Sports event, race or large outdoor activation. Cluster of feather flags at finish lines and sponsor zones. Add backpack flags for ambassadors moving through the crowd.
Sponsor activation at a festival. Sail flags for visual differentiation, paired with a printed gazebo and a pop up backdrop for the stand itself. The flag pulls people from distance; the gazebo and backdrop are where they engage.
Indoor expo or trade show. Telescopic flag inside the booth (height adjusts to the venue), or skip flags entirely and rely on pull up banners and a pop up backdrop. At indoor distances, banners read more cleanly than flags.
Coastal or high-wind venue. Curvehead or Smart Finn. Avoid sail flags in sustained gusts above 25 mph.
Roaming or street activation. Backpack flags. Mobile branding that goes where the crowd is.
Print, Pole and Base Considerations
Three things to check before you order:
Single-sided vs double-sided print.

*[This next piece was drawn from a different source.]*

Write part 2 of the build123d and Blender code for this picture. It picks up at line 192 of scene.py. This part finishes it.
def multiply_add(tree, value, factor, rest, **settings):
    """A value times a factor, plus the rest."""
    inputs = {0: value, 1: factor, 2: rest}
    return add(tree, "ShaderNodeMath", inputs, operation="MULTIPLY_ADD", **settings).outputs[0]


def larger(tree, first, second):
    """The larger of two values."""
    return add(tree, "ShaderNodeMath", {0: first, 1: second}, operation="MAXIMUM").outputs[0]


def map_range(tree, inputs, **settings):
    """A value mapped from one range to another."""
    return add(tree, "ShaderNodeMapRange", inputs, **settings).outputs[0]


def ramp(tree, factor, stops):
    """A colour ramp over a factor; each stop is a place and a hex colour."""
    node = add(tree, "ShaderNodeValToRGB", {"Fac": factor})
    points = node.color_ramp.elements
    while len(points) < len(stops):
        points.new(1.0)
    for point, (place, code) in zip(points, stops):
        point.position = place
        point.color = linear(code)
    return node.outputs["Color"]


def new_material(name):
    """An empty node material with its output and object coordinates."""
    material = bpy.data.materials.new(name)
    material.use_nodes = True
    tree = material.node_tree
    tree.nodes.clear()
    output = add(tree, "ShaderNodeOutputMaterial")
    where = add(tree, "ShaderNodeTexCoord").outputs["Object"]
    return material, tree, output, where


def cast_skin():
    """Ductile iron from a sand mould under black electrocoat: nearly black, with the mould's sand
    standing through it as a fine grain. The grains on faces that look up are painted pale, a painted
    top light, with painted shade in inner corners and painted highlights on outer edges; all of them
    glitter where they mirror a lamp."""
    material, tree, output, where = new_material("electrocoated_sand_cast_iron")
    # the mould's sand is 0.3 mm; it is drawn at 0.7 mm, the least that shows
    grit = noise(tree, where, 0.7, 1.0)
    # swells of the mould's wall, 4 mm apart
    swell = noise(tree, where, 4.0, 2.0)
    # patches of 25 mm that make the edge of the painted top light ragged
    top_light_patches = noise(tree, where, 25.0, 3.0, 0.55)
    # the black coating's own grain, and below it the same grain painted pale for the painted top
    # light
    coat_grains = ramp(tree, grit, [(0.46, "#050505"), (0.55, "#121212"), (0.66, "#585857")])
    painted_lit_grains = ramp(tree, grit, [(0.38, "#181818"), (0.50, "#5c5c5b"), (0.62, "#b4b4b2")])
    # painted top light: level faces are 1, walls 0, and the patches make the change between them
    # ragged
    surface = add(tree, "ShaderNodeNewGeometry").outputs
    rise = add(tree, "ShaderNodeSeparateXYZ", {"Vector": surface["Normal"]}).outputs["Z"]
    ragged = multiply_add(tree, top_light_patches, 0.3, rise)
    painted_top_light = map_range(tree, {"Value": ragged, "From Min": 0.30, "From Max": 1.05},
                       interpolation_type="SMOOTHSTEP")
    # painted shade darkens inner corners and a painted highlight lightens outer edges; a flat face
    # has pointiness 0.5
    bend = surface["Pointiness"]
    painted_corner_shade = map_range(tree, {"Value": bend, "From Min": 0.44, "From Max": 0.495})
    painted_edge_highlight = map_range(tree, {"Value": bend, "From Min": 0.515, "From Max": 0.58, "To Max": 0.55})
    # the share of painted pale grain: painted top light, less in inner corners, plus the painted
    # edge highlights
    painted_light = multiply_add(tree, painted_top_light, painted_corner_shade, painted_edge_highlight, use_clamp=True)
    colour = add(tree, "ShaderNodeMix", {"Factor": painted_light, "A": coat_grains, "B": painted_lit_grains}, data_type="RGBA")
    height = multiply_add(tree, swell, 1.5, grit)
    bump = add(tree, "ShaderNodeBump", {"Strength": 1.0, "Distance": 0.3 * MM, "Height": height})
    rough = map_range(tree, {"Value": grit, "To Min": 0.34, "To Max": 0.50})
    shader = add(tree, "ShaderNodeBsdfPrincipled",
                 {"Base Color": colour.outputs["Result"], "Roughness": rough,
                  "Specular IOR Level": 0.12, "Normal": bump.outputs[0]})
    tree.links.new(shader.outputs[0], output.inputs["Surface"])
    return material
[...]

Single-sided prints the design on one side of the fabric and shows it through reversed on the other (like a translucent t-shirt graphic). Double-sided prints both sides separately with a light-blocking layer between, so each side shows the correct design. Double-sided costs more, and for most flags it's not necessary because flags rotate in wind and people see them from one side at a time. Pay for double-sided when the flag will be in a fixed position (a bracketed shopfront flag, a stage-side flag) where viewers see it from a consistent direction.
Base type. Ground spike for grass and soft ground (cheapest, fastest setup). Cross-base for hard surfaces (paving, parking lots, indoor floors). Water-fill base for venues where you can't peg or use weights but need a portable solution that fills with water on-site.
Pole material. Fibreglass for general use (light, flexible, packs short). Aluminium for higher-wind environments where you want more rigidity. The default for most BW flags is fibreglass.
A printed flag, looked after, lasts years. The pole holds up indefinitely and the print typically stays sharp for 2-3 years of regular outdoor use. Pack flags away dry, store them out of UV when not in use, and they'll outlast most other event signage you own.